%%

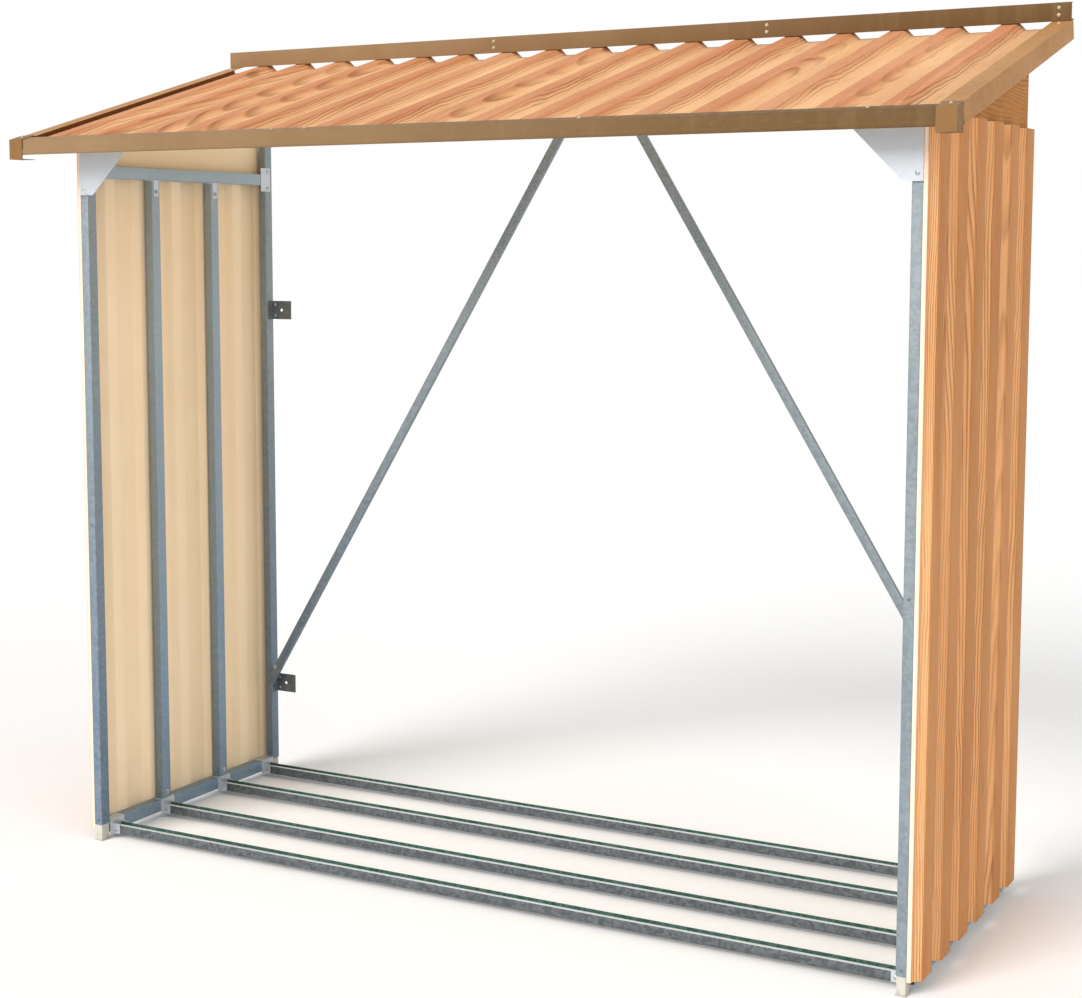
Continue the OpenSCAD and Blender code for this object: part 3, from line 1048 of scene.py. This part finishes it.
@dataclass
class Fixings:
    """Where every screw, bolt and rivet goes."""

    paints: Paintbox
    sink: float = 0.1 * MM
    plate_t: float = 1.5 * MM
    gusset_from_foot: float = 17 * MM
    gusset_from_top: float = 28 * MM
    post_from_foot: float = 14 * MM
    post_middle: float = 0.45
    plate_bolt_in: float = 11 * MM
    plate_bolt_over: float = 9 * MM
    stud_from_top: float = 30 * MM
    stud_from_foot: float = 18 * MM
    brace_foot_in: float = 16 * MM
    brace_foot_share: float = 0.026
    brace_top_in: float = 17 * MM
    brace_from_top: float = 27 * MM
    fixing_h: float = 54 * MM
    fixing_rivet_in: float = 8 * MM
    fixing_rivet_step: float = 16 * MM
    clip_screw_in: float = 11 * MM
    clip_cheek: float = 1.7 * MM
    rake_from_top: float = 56 * MM
    fascia_screw_in: float = 9 * MM
    cap_screw_in: float = 20 * MM
    cap_screw_back: float = 26 * MM
    drop: float = 50 * MM
    fascia_x: tuple[float, ...] = (-0.42, -0.325, 0.395, 1.04)
    strip_x: tuple[float, ...] = (-0.33, 0.465)
    strip_end_in: float = 30 * MM
    strip_from_foot: float = 15 * MM
    strip_from_top: float = 12 * MM

    def build(self) -> None:
        """Sets all the fasteners."""
        zinc = self.paints.fastener
        screw = Fastener(Head.PAN, 5.2 * MM, 3.6 * MM, zinc, "zinc_fittings")
        bolt = Fastener(Head.BOLT, 7.0 * MM, 5.0 * MM, zinc, "zinc_fittings")
        rivet = Fastener(Head.RIVET, 4.6 * MM, 3.0 * MM, zinc, "zinc_fittings")
        dark_screw = Fastener(Head.PAN, 4.0 * MM, 2.6 * MM, self.paints.dull_plate, "zinc_fittings")
        trim_screw = Fastener(Head.HEX_WASHER, 4.4 * MM, 3.4 * MM, self.paints.trim_screw, "tan_trim")
        for side, sign in zip(SIDES, (-1, 1)):
            screw.set_in(f"{side}_gusset_screws", self.gusset(side))
            dark_screw.set_in(f"{side}_post_screws", self.posts(side))
            bolt.set_in(f"{side}_joint_bolts", self.joints(side, sign))
            bolt.set_in(f"{side}_brace_bolts", self.braces(side, sign))
            rivet.set_in(f"{side}_fixing_rivets", self.wall_fixings(side, sign))
            screw.set_in(f"{side}_clip_screws", self.clips(side, sign))
            trim_screw.set_in(f"{side}_rake_screws", self.rakes(side))
        trim_screw.set_in("fascia_screws", self.fascia())
        trim_screw.set_in("rear_trim_screws", self.rear_trim())

    def gusset(self, side: str) -> list[Seat]:
        """Two screws through the gusset into the post."""
        low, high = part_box(f"{side}_gusset")
        post_low, post_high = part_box(f"front_{side}_post")
        face = post_low.y - self.plate_t + self.sink
        x = (post_low.x + post_high.x) / 2
        heights = (low.z + self.gusset_from_foot, high.z - self.gusset_from_top)
        return [(Vector((x, face, z)), FORWARD) for z in heights]

    def posts(self, side: str) -> list[Seat]:
        """Screws in the front face of the front post, near its foot and half way up."""
        low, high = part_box(f"front_{side}_post")
        x = (low.x + high.x) / 2
        heights = (low.z + self.post_from_foot, low.z + (high.z - low.z) * self.post_middle)
        return [(Vector((x, low.y + self.sink, z)), FORWARD) for z in heights]

    def joints(self, side: str, sign: int) -> list[Seat]:
        """Bolts in the joint plates and the tabs of the stud plates."""
        low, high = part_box(f"{side}_joint_plates")
        face = (low.x if sign > 0 else high.x) + sign * self.sink
        out = Vector((-sign, 0, 0))
        rail_low, rail_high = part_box(f"{side}_top_rail")
        heights = (rail_low.z - self.plate_bolt_over, rail_high.z + self.plate_bolt_over)
        places = []
        for y in (rail_low.y - self.plate_bolt_in, rail_high.y + self.plate_bolt_in):
            places += [(Vector((face, y, z)), out) for z in heights]
        for part in ("front", "rear"):
            stud_low, stud_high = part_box(f"{side}_{part}_stud")
            y = (stud_low.y + stud_high.y) / 2
            web = stud_low.x if sign > 0 else stud_high.x
            places.append((Vector((face, y, stud_high.z - self.stud_from_top)), out))
            places.append((Vector((web, y, stud_low.z + self.stud_from_foot)), out))
        return places

    def braces(self, side: str, sign: int) -> list[Seat]:
        """One bolt at each end of a brace."""
        low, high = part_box(f"{side}_brace")
        outer, inner = (high.x, low.x) if sign > 0 else (low.x, high.x)
        y = low.y + self.sink
        foot = low.z + (high.z - low.z) * self.brace_foot_share + self.brace_foot_in
        bottom = Vector((outer - sign * self.brace_foot_in, y, foot))
        top = Vector((inner + sign * self.brace_top_in, y, high.z - self.brace_from_top))
        return [(bottom, FORWARD), (top, FORWARD)]

    def wall_fixings(self, side: str, sign: int) -> list[Seat]:
        """Two rivets at the post's side of each plate."""
        low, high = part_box(f"{side}_wall_fixings")
        post_low, post_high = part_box(f"rear_{side}_post")
        inner = post_low.x if sign > 0 else post_high.x
        x = inner - sign * self.fixing_rivet_in
        face = high.y - self.plate_t + self.sink
        places = []
        for middle in (low.z + self.fixing_h / 2, high.z - self.fixing_h / 2):
            for step in (-self.fixing_rivet_step, self.fixing_rivet_step):
                places.append((Vector((x, face, middle + step)), FORWARD))
        return places

    def clips(self, side: str, sign: int) -> list[Seat]:
        """A screw through the front cheek of each clip."""
        places = []
        for number in range(1, 5):
            low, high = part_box(f"floor_rail_{number}")
            end = high.x if sign > 0 else low.x
            x = end - sign * self.clip_screw_in
            y = low.y - self.clip_cheek + self.sink
            places.append((Vector((x, y, (low.z + high.z) / 2)), FORWARD))
        return places

    def rakes(self, side: str) -> list[Seat]:
        """One screw near the upper end of a side trim's top flange."""
        low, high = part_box(f"{side}_rake_trim")
        start = Vector(((low.x + high.x) / 2, high.y - self.rake_from_top, high.z + self.drop))
        return [self.settle(start, f"{side}_rake_trim")]

    def settle(self, start: Vector, node: str) -> Seat:
        """Drops a point straight down onto a node's surface, square to the roof.

        Args:
            start: A point above the surface.
            node: The node to land on.

        Returns:
            The seat, sunk a little, and the fastener's outward direction.
        """
        out = Vector((0, -math.sin(ROOF_SLOPE), math.cos(ROOF_SLOPE)))
        bpy.context.view_layer.update()
        down = Vector((0, 0, -1))
        hit, where, _, _ = bpy.data.objects[f"{node}_folded"].ray_cast(start, down)
        if not hit:
            raise ValueError(f"nothing below {tuple(start)} on {node}")
        return where - out * self.sink, out

    def fascia(self) -> list[Seat]:
        """Screws along the top flange of the fascia and one on each corner cap."""
        _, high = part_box("front_fascia")
        y = high.y - self.fascia_screw_in
        places = []
        for x in self.fascia_x:
            places.append(self.settle(Vector((x, y, high.z + self.drop)), "front_fascia"))
        cap_low, cap_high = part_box("corner_caps")
        for x in (cap_low.x + self.cap_screw_in, cap_high.x - self.cap_screw_in):
            start = Vector((x, cap_low.y + self.cap_screw_back, cap_high.z + self.drop))
            places.append(self.settle(start, "corner_caps"))
        return places

    def rear_trim(self) -> list[Seat]:
        """Pairs of rivets at the rear strip's joints and at its right-hand end."""
        low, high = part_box("rear_trim")
        face = low.y + self.sink
        columns = [*self.strip_x, high.x - self.strip_end_in]
        heights = (low.z + self.strip_from_foot, high.z - self.strip_from_top)
        return [(Vector((x, face, z)), FORWARD) for x in columns for z in heights]


# Studio


@dataclass
class Studio:
    """Camera, plain floor, backdrop light and lamps."""

    paints: Paintbox
    camera_at: Vector
    turn: float
    dip: float
    lens: float
    shift: tuple[float, float]
    floor_size: float = 60.0
    sky_light: float = 0.5

    def build(self) -> None:
        """Sets up everything round the store."""
        self.camera()
        self.floor()
        self.lamps()
        self.world()
        scene = bpy.context.scene
        scene.view_settings.view_transform = "Standard"

    def camera(self) -> None:
        """The camera, low at the store's right front corner."""
        data = bpy.data.cameras.new("camera")
        data.sensor_fit = "HORIZONTAL"
        data.sensor_width = 36.0
        data.lens = self.lens
        data.shift_x, data.shift_y = self.shift
        camera = add("camera", data)
        camera.location = self.camera_at
        camera.rotation_euler = (math.pi / 2 - self.dip, 0.0, self.turn)
        bpy.context.scene.camera = camera

    def floor(self) -> None:
        """A large plain floor."""
        bpy.ops.object.select_all(action="DESELECT")
        bpy.ops.mesh.primitive_plane_add(size=self.floor_size, location=(0, 0, 0))
        floor = bpy.context.object
        floor.name = "floor"
        floor.data.materials.append(self.paints.floor)

    def sun(self, name: str, toward: Vector, power: float, width: float) -> None:
        """One even, soft-edged light from far away.

        Args:
            name: The lamp's name.
            toward: Direction from the store to the light.
            power: Strength of the light.
            width: Angle that the light spans, which softens its shadows.
        """
        data = bpy.data.lights.new(name, "SUN")
        data.energy = power
        data.angle = width
        data.color = (1.0, 0.985, 0.96)
        lamp = add(name, data)
        lamp.location = toward * 5.0
        lamp.rotation_euler = (-toward).to_track_quat("-Z", "Y").to_euler()

    def lamps(self) -> None:
        """A wide light from the left front, and a weak one from the right for the inside."""
        self.sun("key", Vector((-0.25, -0.83, 0.5)), 2.8, math.radians(34))
        self.sun("fill", Vector((0.9, -0.35, 0.25)), 0.95, math.radians(60))

    def world(self) -> None:
        """White for the camera and in reflections, a little softer as light."""
        world = bpy.data.worlds.new("studio")
        bpy.context.scene.world = world
        world.use_nodes = True
        tree = world.node_tree
        tree.nodes.clear()
        rays = tree.nodes.new("ShaderNodeLightPath")
        seen, light = (tree.nodes.new("ShaderNodeBackground") for _ in range(2))
        for sky, strength in ((seen, 1.0), (light, self.sky_light)):
            sky.inputs["Color"].default_value = WHITE
            sky.inputs["Strength"].default_value = strength
        seen_by = rays.outputs["Is Camera Ray"]
        for kind in ("Is Glossy Ray", "Is Transmission Ray"):
            either = tree.nodes.new("ShaderNodeMath")
            either.operation = "MAXIMUM"
            tree.links.new(seen_by, either.inputs[0])
            tree.links.new(rays.outputs[kind], either.inputs[1])
            seen_by = either.outputs[0]
        mix = tree.nodes.new("ShaderNodeMixShader")
        output = tree.nodes.new("ShaderNodeOutputWorld")
        tree.links.new(seen_by, mix.inputs[0])
        tree.links.new(light.outputs[0], mix.inputs[1])
        tree.links.new(seen.outputs[0], mix.inputs[2])
        tree.links.new(mix.outputs[0], output.inputs["Surface"])


def main() -> None:
    """Dresses the store, sets its fasteners and builds the studio."""
    logging.basicConfig(level=logging.INFO, format="%(message)s")
    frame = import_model()
    nodes = frame["nodes"]
    paints = Paintbox()
    SteelFrame(nodes, paints).build()
    FloorRails(nodes, paints).build()
    PrintedSheets(nodes, paints).build()
    EdgeTrims(nodes, paints).build()
    Fittings(nodes, paints).build()
    Fixings(paints).build()
    Studio(
        paints,
        camera_at=Vector((2.301, -4.163, 1.586)),
        turn=0.5073,
        dip=0.1024,
        lens=63.67,
        shift=(0.0233, -0.0512),
    ).build()


if __name__ == "__main__":
    main()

%%

Reproduce exactly, please, only the lines from the start of the data above to the line that contains "strip_from_top: float = 12 * MM", with both ends kept.

### Solved exercise
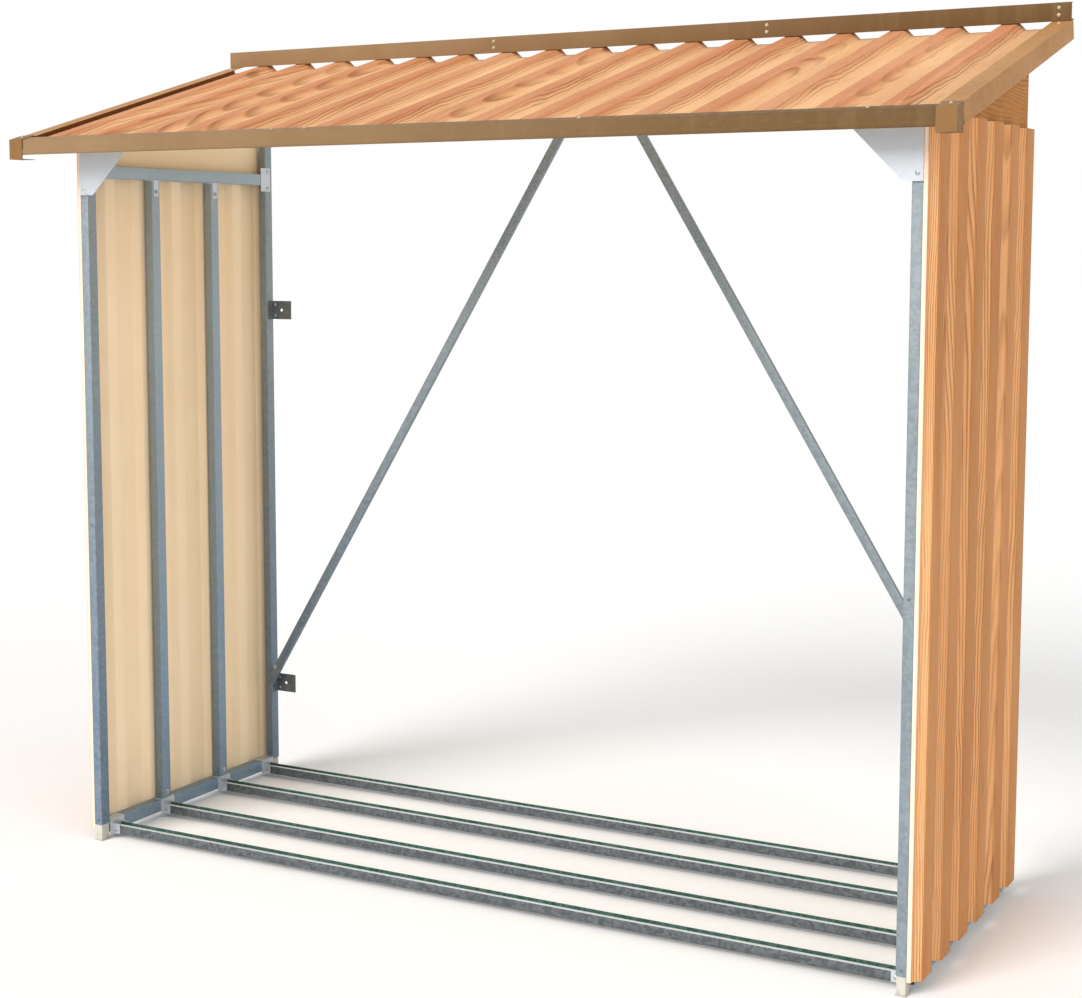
Continue the OpenSCAD and Blender code for this object: part 3, from line 1048 of scene.py. This part finishes it.
@dataclass
class Fixings:
    """Where every screw, bolt and rivet goes."""

    paints: Paintbox
    sink: float = 0.1 * MM
    plate_t: float = 1.5 * MM
    gusset_from_foot: float = 17 * MM
    gusset_from_top: float = 28 * MM
    post_from_foot: float = 14 * MM
    post_middle: float = 0.45
    plate_bolt_in: float = 11 * MM
    plate_bolt_over: float = 9 * MM
    stud_from_top: float = 30 * MM
    stud_from_foot: float = 18 * MM
    brace_foot_in: float = 16 * MM
    brace_foot_share: float = 0.026
    brace_top_in: float = 17 * MM
    brace_from_top: float = 27 * MM
    fixing_h: float = 54 * MM
    fixing_rivet_in: float = 8 * MM
    fixing_rivet_step: float = 16 * MM
    clip_screw_in: float = 11 * MM
    clip_cheek: float = 1.7 * MM
    rake_from_top: float = 56 * MM
    fascia_screw_in: float = 9 * MM
    cap_screw_in: float = 20 * MM
    cap_screw_back: float = 26 * MM
    drop: float = 50 * MM
    fascia_x: tuple[float, ...] = (-0.42, -0.325, 0.395, 1.04)
    strip_x: tuple[float, ...] = (-0.33, 0.465)
    strip_end_in: float = 30 * MM
    strip_from_foot: float = 15 * MM
    strip_from_top: float = 12 * MM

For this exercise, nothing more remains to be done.